__Recorded information__
____
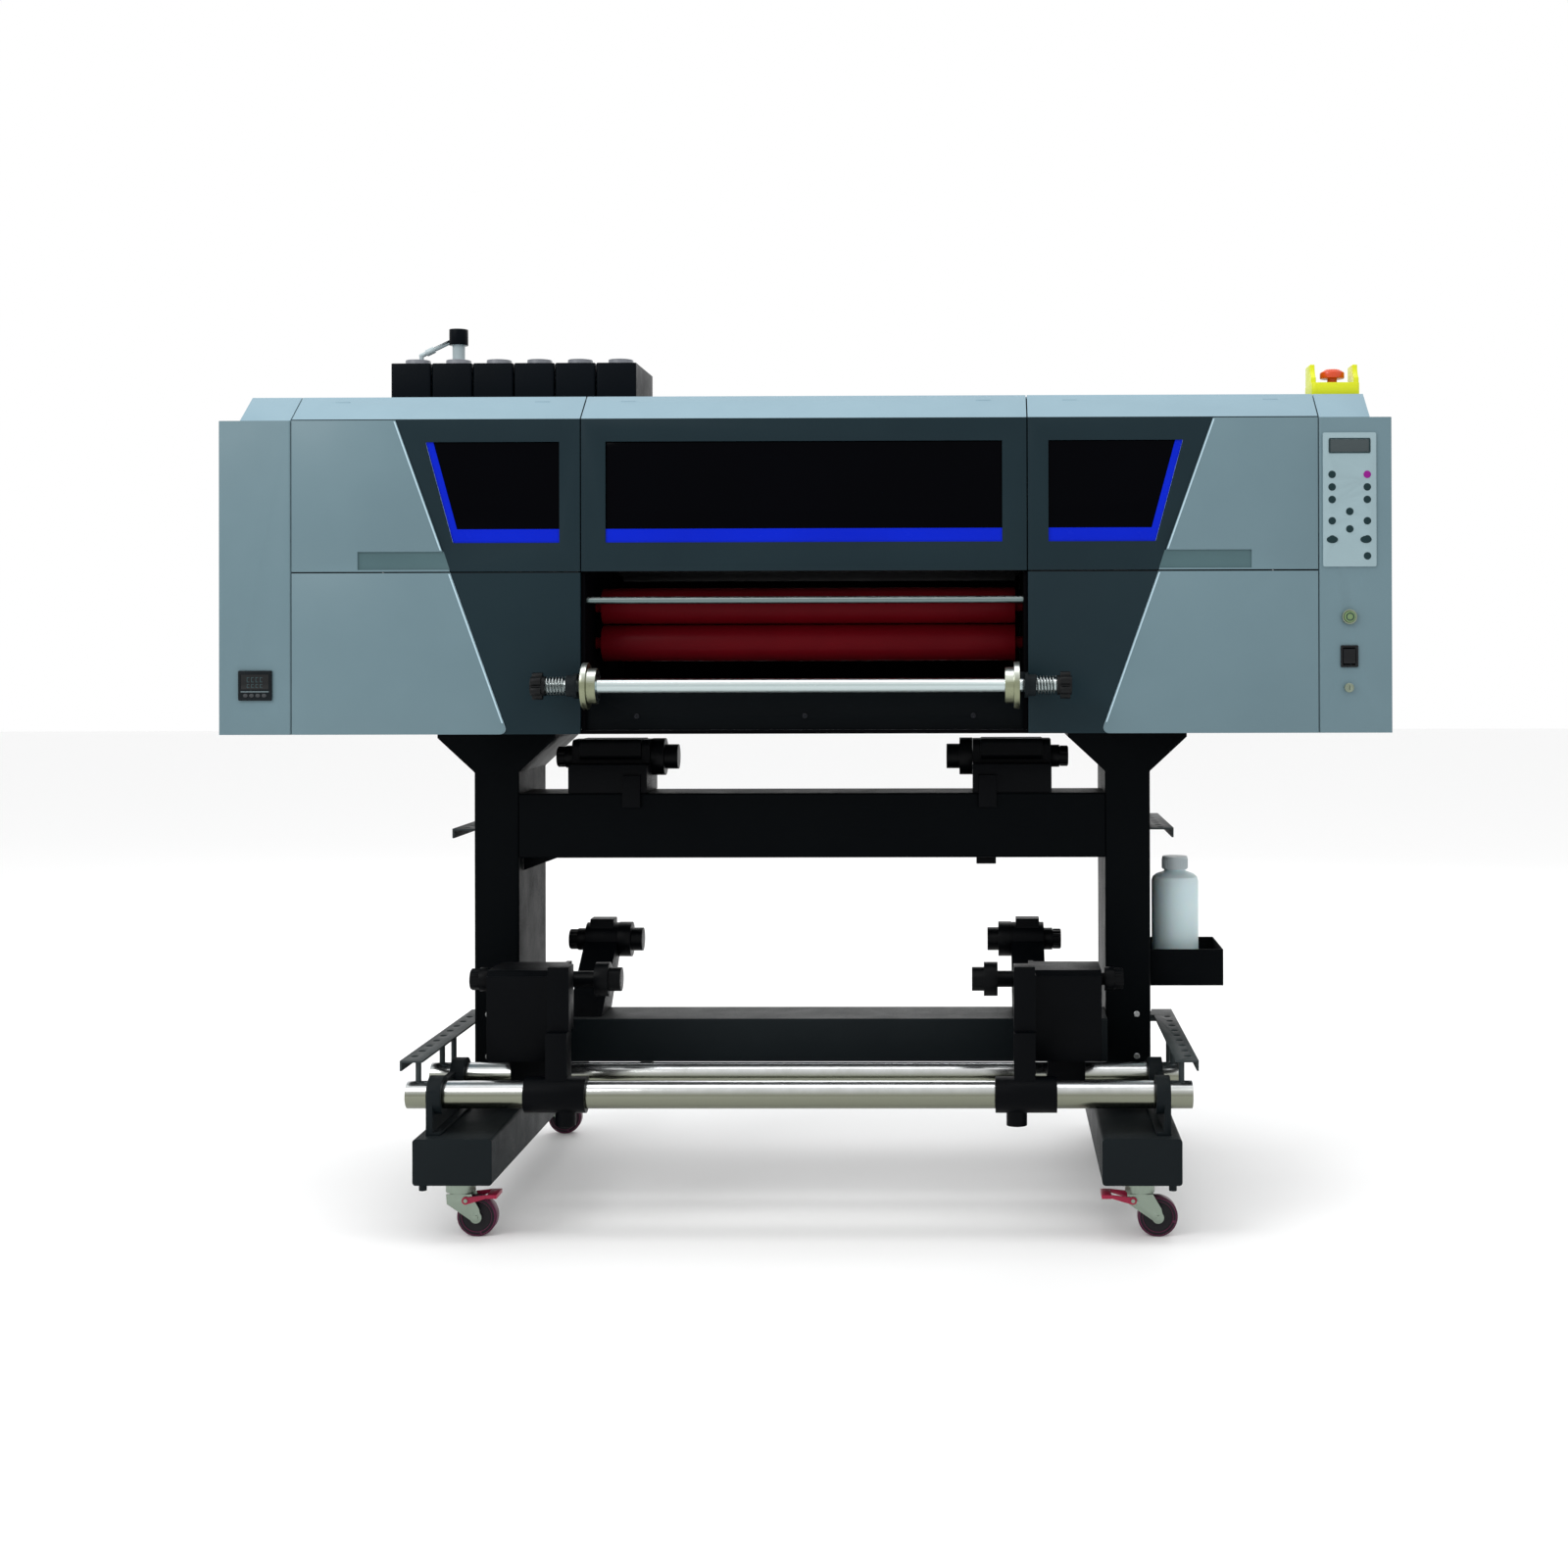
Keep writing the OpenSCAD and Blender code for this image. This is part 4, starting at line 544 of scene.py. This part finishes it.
def windowBands():
    w = windowWork
    low = coverLow.z + w["rise"]
    high = low + w["height"]
    bandTop = low + w["bandHeight"]
    bay = centreHigh.x + 0.001
    lean = (w["sideTop"] - w["sideFoot"]) / w["height"]
    for name, sign in (("left_cover", -1), ("right_cover", 1)):
        inner = bay + w["sideMargin"]
        foot = inner + w["sideFoot"]
        outline = [(inner, low), (foot, low), (foot + lean * (high - low), high),
                   (foot + lean * (high - low) - w["bandEdge"], high),
                   (foot + lean * (bandTop - low) - w["bandEdge"], bandTop), (inner, bandTop)]
        platePiece(name + "_band", [(sign * x, z) for x, z in outline], paneFront - 0.0001, w["bandThick"], name,
                   "blueBand")
    half = centreHigh.x + 0.001 - w["centreMargin"]
    platePiece("centre_cover_band", [(-half, low), (half, low), (half, bandTop), (-half, bandTop)],
               paneFront - 0.0001, w["bandThick"], "centre_cover", "blueBand")


windowBands()


# Smaller regions of colour on the keypad, shaft, wheels, tanks and switches
keypadLow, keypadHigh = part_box("keypad")
keypadWork = {"purpleX": 0.0705, "purpleZ": 0.147, "displayTop": 0.034, "keyStep": 0.00028}


def isRaised(centre):
    return centre.y < keypadLow.y + keypadWork["keyStep"]


paintFaces(trimmed["keypad"], "keyDark", lambda c, n: isRaised(c))
paintFaces(trimmed["keypad"], "displayGlass", lambda c, n: isRaised(c) and c.z > keypadHigh.z - keypadWork["displayTop"])
paintFaces(trimmed["keypad"], "keyPurple", lambda c, n: isRaised(c) and math.hypot(
    c.x - keypadLow.x - keypadWork["purpleX"], c.z - keypadLow.z - keypadWork["purpleZ"]) < 0.008)

shaftWork = {"flange": 0.0125}  # faces further than this from the axis are the flanges
shaftLow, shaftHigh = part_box("film_shaft")
shaftZ = (shaftLow.z + shaftHigh.z) / 2
shaftY = (shaftLow.y + shaftHigh.y) / 2
paintFaces(trimmed["film_shaft"], "flangeAlloy",
           lambda c, n: math.hypot(c.y - shaftY, c.z - shaftZ) > shaftWork["flange"])
treadFrom = 0.74  # share of the wheel radius where the tread starts
for corner in ("fl", "fr", "rl", "rr"):
    wheelLow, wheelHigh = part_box("wheel_" + corner)
    midX, radius = (wheelLow.x + wheelHigh.x) / 2, (wheelHigh.x - wheelLow.x) / 2
    paintFaces(trimmed["wheel_" + corner], "wheelTread",
               lambda c, n: math.hypot(c.x - midX, c.z - radius) > radius * treadFrom)
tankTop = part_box("ink_tanks")[1].z
tankWork = {"cap": 0.0108, "neck": 0.0275}
paintFaces(trimmed["ink_tanks"], "capGrey", lambda c, n: c.z > tankTop - tankWork["cap"])
paintFaces(trimmed["ink_stirrer"], "neckPlastic", lambda c, n: c.z < tankTop + tankWork["neck"])

rollerY = (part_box("lower_roller")[0].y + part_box("lower_roller")[1].y) / 2
# painted shade: the chassis inside the head, around and behind the rollers, is painted near-black
paintFaces(trimmed["chassis"], "innerBlack", lambda c, n: abs(c.x) < 0.37 and c.y < rollerY + 0.16)
pullWork = {"rise": 0.034, "inner": 0.500, "lean": 0.38}
inletWork = {"rise": 0.070, "body": 0.030, "pinFace": 0.0125, "pinReach": 0.0095, "rockerReach": 0.022}
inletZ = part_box("end_cabinets")[0].z + inletWork["rise"]
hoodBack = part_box("top_hood")[1].y
# painted shade: the hood's inside back wall and underside are painted near-black
paintFaces(trimmed["top_hood"], "innerBlack", lambda c, n: (n.y < -0.5 and c.y > hoodBack - 0.012) or
           (n.z < -0.5 and c.y > rollerY and c.z > headTop - 0.02))
controlX = (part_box("power_switch")[0].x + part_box("power_switch")[1].x) / 2
rockerZ = (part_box("power_switch")[0].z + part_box("power_switch")[1].z) / 2
paintFaces(trimmed["switch_bezels"], "switchPlastic", lambda c, n: abs(c.z - rockerZ) < inletWork["rockerReach"])
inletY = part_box("end_cabinets")[1].y
paintFaces(trimmed["switch_bezels"], "switchPlastic", lambda c, n: c.y > inletY - inletWork["body"])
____
Starting at the top of the data above, repeat every line exactly until the line containing "return centre.y <" has been given, then stop.

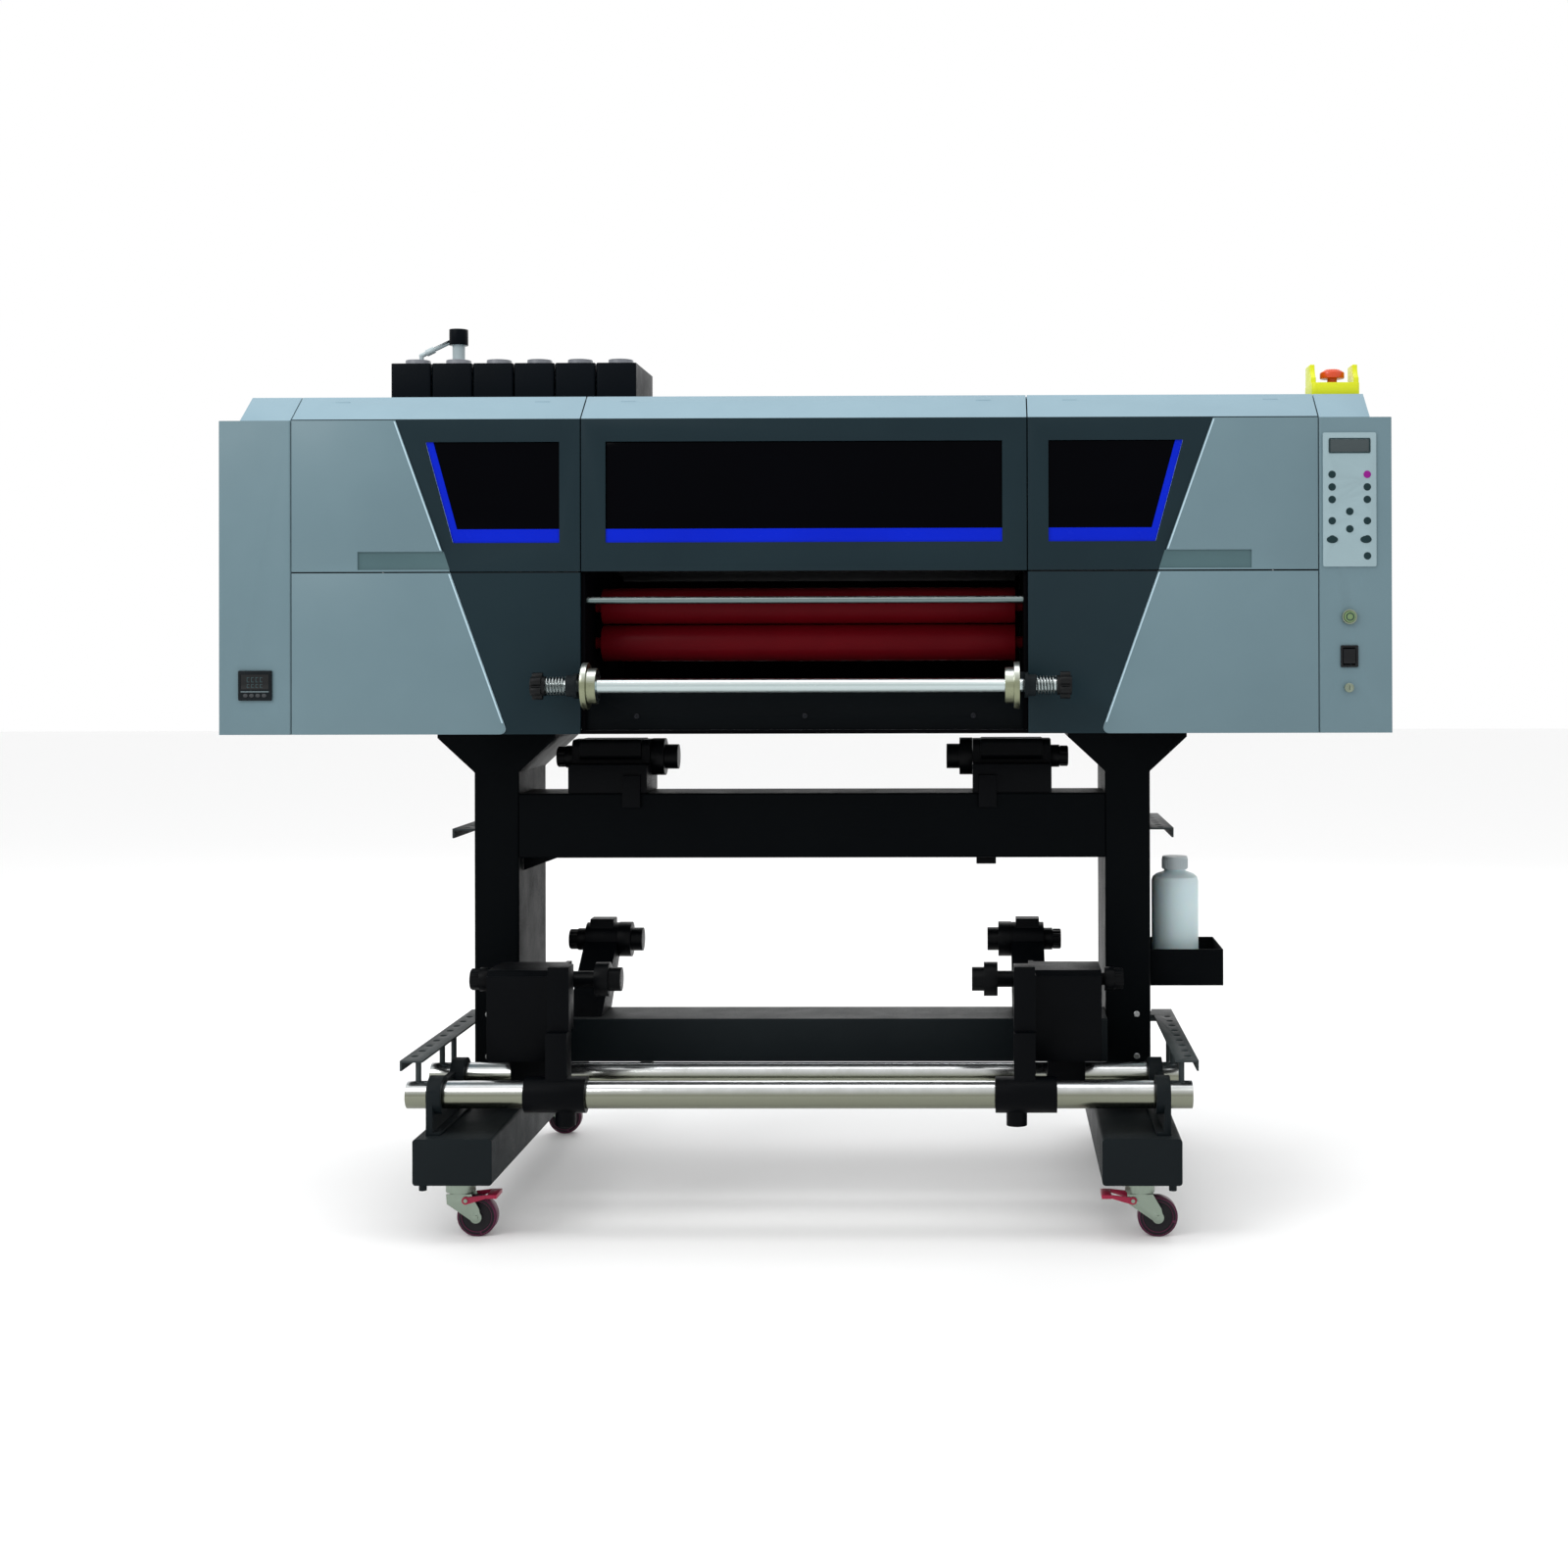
Keep writing the OpenSCAD and Blender code for this image. This is part 4, starting at line 544 of scene.py. This part finishes it.
def windowBands():
    w = windowWork
    low = coverLow.z + w["rise"]
    high = low + w["height"]
    bandTop = low + w["bandHeight"]
    bay = centreHigh.x + 0.001
    lean = (w["sideTop"] - w["sideFoot"]) / w["height"]
    for name, sign in (("left_cover", -1), ("right_cover", 1)):
        inner = bay + w["sideMargin"]
        foot = inner + w["sideFoot"]
        outline = [(inner, low), (foot, low), (foot + lean * (high - low), high),
                   (foot + lean * (high - low) - w["bandEdge"], high),
                   (foot + lean * (bandTop - low) - w["bandEdge"], bandTop), (inner, bandTop)]
        platePiece(name + "_band", [(sign * x, z) for x, z in outline], paneFront - 0.0001, w["bandThick"], name,
                   "blueBand")
    half = centreHigh.x + 0.001 - w["centreMargin"]
    platePiece("centre_cover_band", [(-half, low), (half, low), (half, bandTop), (-half, bandTop)],
               paneFront - 0.0001, w["bandThick"], "centre_cover", "blueBand")


windowBands()


# Smaller regions of colour on the keypad, shaft, wheels, tanks and switches
keypadLow, keypadHigh = part_box("keypad")
keypadWork = {"purpleX": 0.0705, "purpleZ": 0.147, "displayTop": 0.034, "keyStep": 0.00028}


def isRaised(centre):
    return centre.y < keypadLow.y + keypadWork["keyStep"]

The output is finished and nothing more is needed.